I mentioned in previous candy corn posts that it normally took me a couple tries each year to get the candy corn to come out right.  Just dealing with temperature and properly measuring the powdered sugar really affects the outcome.  Well, I recently checked out Sugar Baby: Confections, Candies, Cakes & Other Delicious Recipes for Cooking with Sugar from the library.



I may need to own a copy now.  The thing that makes this recipe so much more reliable than my previous favorite is that it uses weights.  Doesn't matter if you sift the sugar before measuring or if you spoon too softly or firmly.  This one worked the first time.  And I love mixing it in the stand mixer - so much easier, and cooler!  Nothing like hot sugar syrup to blister your fingers...  My notes on how I made this corn free:  The recipe does not call for any flavoring so I put a tablespoon of honey in the cup before I measured out the golden syrup.  If you are using a less refined sugar like the evaporated cane sugar I use, I recommend whirling it in a food processor, blender or coffee grinder to make it superfine.  Otherwise it will not all melt before your mixture reaches the final temperature - especially in a half batch.  I neglected to do that this time and had to add a teaspoon of water and baby it into melting without getting too hot.  And it still turned out!  I used the powdered goat milk again and it turned out beautifully; a nice chewy mellowcreme candy.  And I did make a half batch - we do NOT need 400 pieces of candy.  Remember that regular white sugar will give you brighter results and you are free to make the colors as bright as you wish.  (The glycerin is something I have on hand for homemade stain remover but it is food grade.  You can find it at Whole Foods and health food stores.  I believe you can safely leave it out of the recipe as well.)
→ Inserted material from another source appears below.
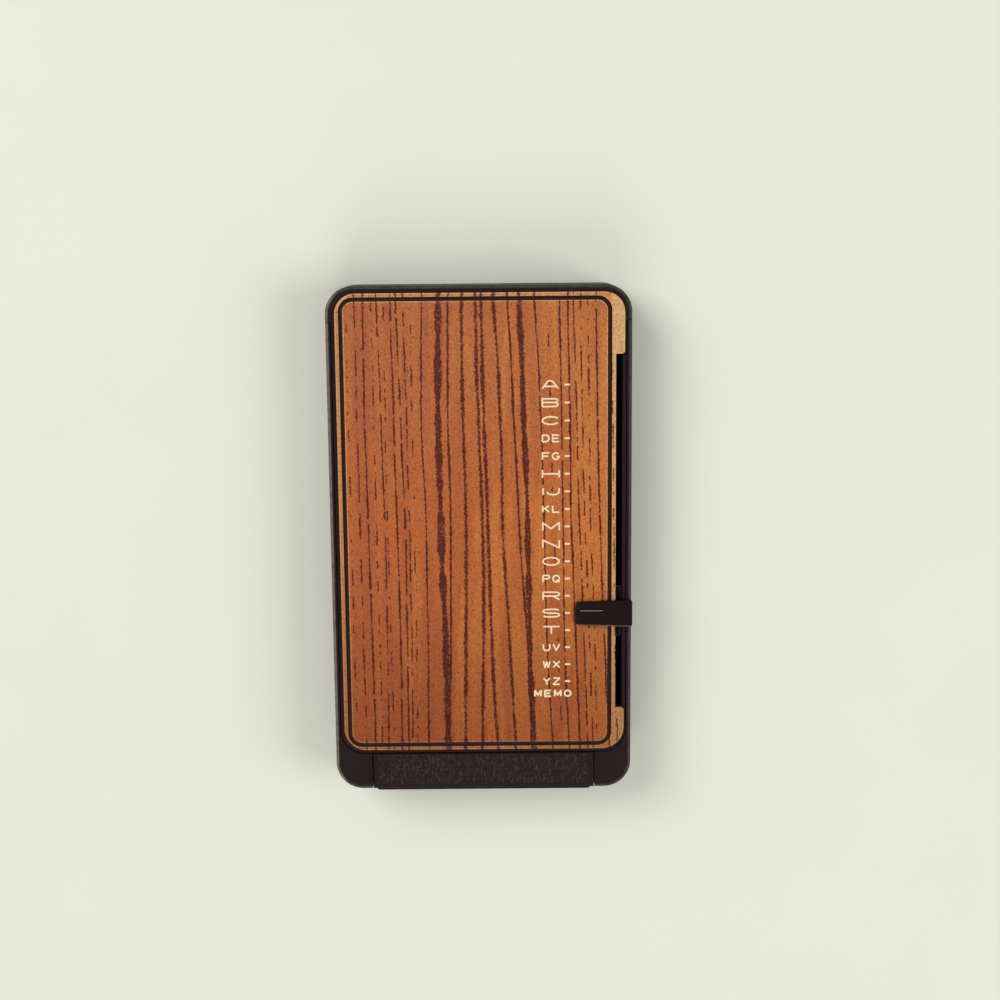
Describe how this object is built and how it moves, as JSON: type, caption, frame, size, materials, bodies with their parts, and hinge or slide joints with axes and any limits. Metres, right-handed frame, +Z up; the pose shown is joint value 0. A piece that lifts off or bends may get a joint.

Update: I prefer to add some vanilla extract rather than leave it just plain sugar flavored.

Homemade Candy Corn - made without corn syrup
Makes 400 pieces
from sugarbaby

350g 3½ cups confectioner's sugar
65g  ½ cup powdered milk
3g ½ tsp sea salt
300g 1½ cups granulated sugar
240 ml 1 cup golden syrup (I also used 1 tbsp honey)
115g ½ cup unsalted butter
5 ml 1 tsp glycerin
food coloring

Blend the powdered sugar, dry milk and salt in a food processor until quite fine and set aside.

Combine the granulated sugar, golden syrup, butter and glycerin in a large saucepan over medium heat and stir until the sugar is completely dissolved.  (You can add a tsp of water to facilitate this process without hurting the results.)

Turn down to just below medium and attach a candy thermometer.  Simmer without stirring until the temperature reaches 240ºF.  (There is some forgiveness here up to 245-7º but it will reach temperature very quickly especially for a partial batch so be careful.)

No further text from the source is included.